道中、姥捨山に迷い込んだような心細さ、暗くなるまでに帰らないともう朝まで山から出られないんじゃないか?本当にここは散歩道なのか?誰もいない、道が道でない、気が気じゃない、でも引き返せない、道どんどん細くなる、心もどんどん細くなる、いつまでたっても、山・山・山、あれ、私、判断、甘・甘・甘。そんな山の道、チェンバレンには散歩道、へい、ほー、山の神、これじゃあまりにきつくないかい、いやこれぞ山の神、柏原くん、箱根駅伝、ナンバーワン(なぜかラップする)。

途中、廃墟があるなど、もうお化け屋敷みたいに怖しんどい1.5KMだった。
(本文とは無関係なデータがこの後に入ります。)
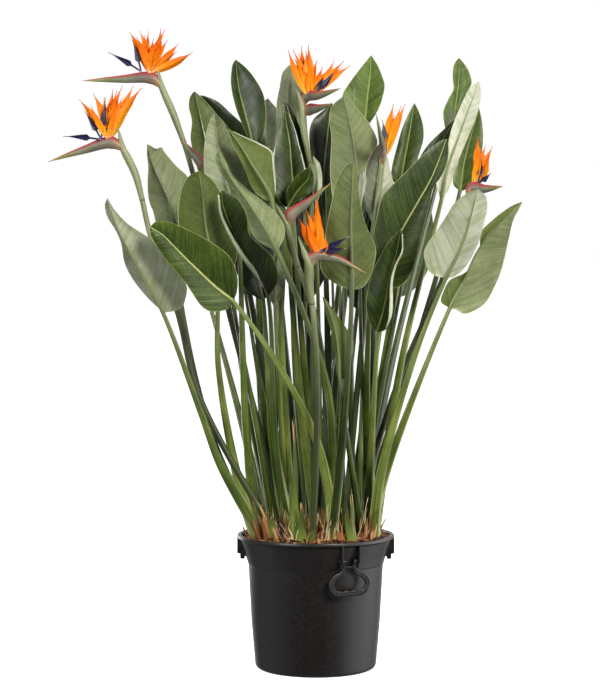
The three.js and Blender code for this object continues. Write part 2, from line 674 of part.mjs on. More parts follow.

無事、国道が見えた時の安堵感といったらもう・・・生きててよかった、はあ。

あとで調べた時、動画を上げている方がおられ

”@あざぶろぐ旅行散歩チャンネル”様が、”散歩道というよりは獣道”とはこれ如何にもという表現をされておられ、”人生は近くで見ると悲劇だが遠くから見ると喜劇である。Byチャップリン”を引用されておられるのもなんともセンス良く、もうグットボタンを10回押したい気持ちになった。
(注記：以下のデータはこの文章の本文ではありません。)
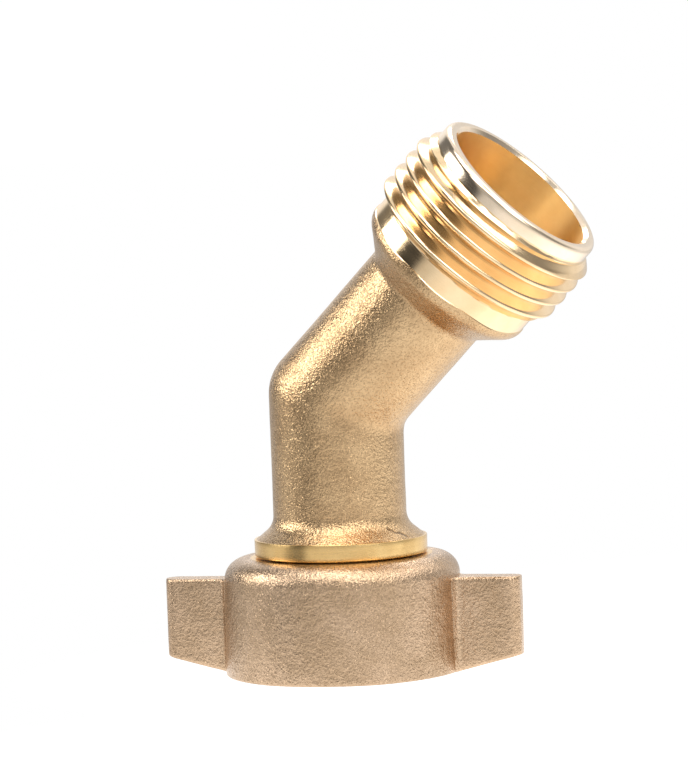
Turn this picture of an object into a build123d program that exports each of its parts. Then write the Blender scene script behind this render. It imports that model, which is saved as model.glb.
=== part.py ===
"""Brass 45 degree garden-hose elbow with a two-wing swivel nut.

Millimetres, +Z up. The origin is the centre of the nut's open bottom face, on the axis
that the nut turns about. The elbow bends towards +X, in the XZ plane. The outlet has its
own frame: its z runs out along the outlet's axis from the bend's centre, and its x lies
in the XZ plane on the lower side.
"""

from build123d import *
import math
import os

# ---- 3/4-11.5 NH hose thread -------------------------------------------------------
PITCH = 25.4 / 11.5
FLANK = math.tan(math.radians(30))       # 60 degree thread form
MALE_CREST_R = 13.50
MALE_ROOT_R = 12.00
MALE_CREST_FLAT = 0.38
FEMALE_CREST_R = 12.30
FEMALE_ROOT_R = 13.65
FEMALE_CREST_FLAT = 0.42
TOOL_PROUD = 0.15                        # how far a thread tool reaches past the crest

# ---- elbow body: bent tube ---------------------------------------------------------
TUBE_R = 8.55
WATERWAY_R = 6.30
BEND_Z = 35.05                           # where the two tube axes meet
BEND_DEG = 45.0
BEND_INNER_R = 3.0                       # corner radius in the crook
BEND_OUTER_R = 6.0                       # corner radius on the outside of the bend
BEND_SECTIONS = 9
BEND_LEAD = 3.0                          # straight stretch lofted with the bend

# ---- elbow body: collar, skirt and tail --------------------------------------------
COLLAR_R = 11.10
COLLAR_Z = 15.20                         # underside, which rests on the nut
COLLAR_T = 2.20
COLLAR_EDGE = 0.25
SKIRT_RISE = 1.80                        # cast cone from the collar up to the tube
SKIRT_FILLET = 2.5
TAIL_R = 8.90
TAIL_END_Z = 11.60                       # end face that seals on the washer
TAIL_CHAMFER = 0.25
TAIL_GROOVE_R = 7.55
TAIL_GROOVE_Z = (12.40, 14.60)

# ---- elbow body: threaded outlet, distances from the bend's centre ------------------
OUTLET_FACE = 37.80
MACHINED_LENGTH = 14.30                  # nose, thread and relief together
NOSE_R = 11.95
NOSE_ROUND = 0.75
THREAD_TOP = 34.15                       # where the full crest ends and the lead-in starts
LEAD_IN_END = 35.75                      # end of the lead-in cone, at the nose
RELIEF_TOP = 25.90                       # end of the plain relief behind the thread
CREST_AT_ZERO = 34.34                    # crest height on the outlet's x side
HEAD_R = 12.05                           # cast shoulder behind the machined end
HEAD_CONE_DEG = 45.0
HEAD_CONE_FOOT = 18.92                   # where the cone would meet the tube
HEAD_ROUND = 2.0
HEAD_FILLET = 1.5
COUNTERBORE_R = 10.20
COUNTERBORE_DEPTH = 12.0
MOUTH_CHAMFER = 0.45

# ---- swivel nut ---------------------------------------------------------------------
NUT_H = 15.00
NUT_FOOT_R = 15.33
NUT_DRAFT = 0.0156                       # inward slope of the cast wall
NUT_SHOULDER_R = 2.7                     # round at the top edge
WEB_Z = 11.90                            # underside of the web round the tail
WEB_HOLE_R = 9.10
WEB_GROOVE_R = 9.80
WEB_GROOVE_Z = (12.90, 14.40)
WASHER_SEAT_Z = 8.15                     # top of the internal thread
WASHER_ROOM_R = 13.70
MOUTH_R = 13.20
MOUTH_DEPTH = 0.48                       # 120 degree countersink
WING_SPAN_R = 23.43
WING_T = 4.00
WING_TOP_Z = 12.15
WING_OUTER_Z = 2.05                      # underside at the wing's tip
WING_ROOT_R = 14.30                      # plate starts inside the nut's wall
WING_ROOT_Z = 0.05                       # clear of the nut's foot
WING_TIP_ROUND = 1.5
WING_EDGE_ROUND = 0.4
WING_TURN_DEG = 10.0                     # wings' axis from +X at rest

# ---- retaining ring and washer --------------------------------------------------------
RING_WIRE_R = 0.70
RING_MEAN_R = 9.00
RING_GAP_DEG = 26.0
RING_Z = 13.65
WASHER_R = 12.70
WASHER_HOLE_R = 8.00
WASHER_T = 3.20
WASHER_EDGE = 0.35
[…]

それくらい、チェンバレンの散歩道は”舐めたらあかん〜♪@天童よしみ”な散歩道である。皆様、十分な山登り装備でむかってください。ちなみにこの日の歩数計は10,521歩でした。

これは朝ご飯

そんなこんなで、ディナーを食べ、ホテルからハッピーバースデーの曲をオルゴールのピアノで祝ってもらい、温泉に入ると、母の右膝の出血に気づき、母に随分と無理をさせてしまった、と後悔した。

夜はやっと箱根に来られた思いで興奮してなかなか眠れなかった。色んなことを思い出した。山で過ごした頃のこと。倒産後、山から降りて過ごしたこと。

ロープーウェイからの景色

午前3時ごろ、震度3くらいの地震があった。震源地は神奈川県西部という。地球がズレを戻すように、私自身も何か自分のズレをググッと直す瞬間だったのかもしれない。

家業の倒産からの道のりはまるで堂ヶ島渓谷遊歩道(チェンバレンの散歩道)のようにアップダウンが激しかった。そして、やっと立ち止まることを自分に許せたのが15年目の今だった。

宮ノ下駅

宮ノ下 ふりさけみれば 箱根なる 渓谷深く 我が道思う

芦ノ湖

ご静聴ありがとうございました。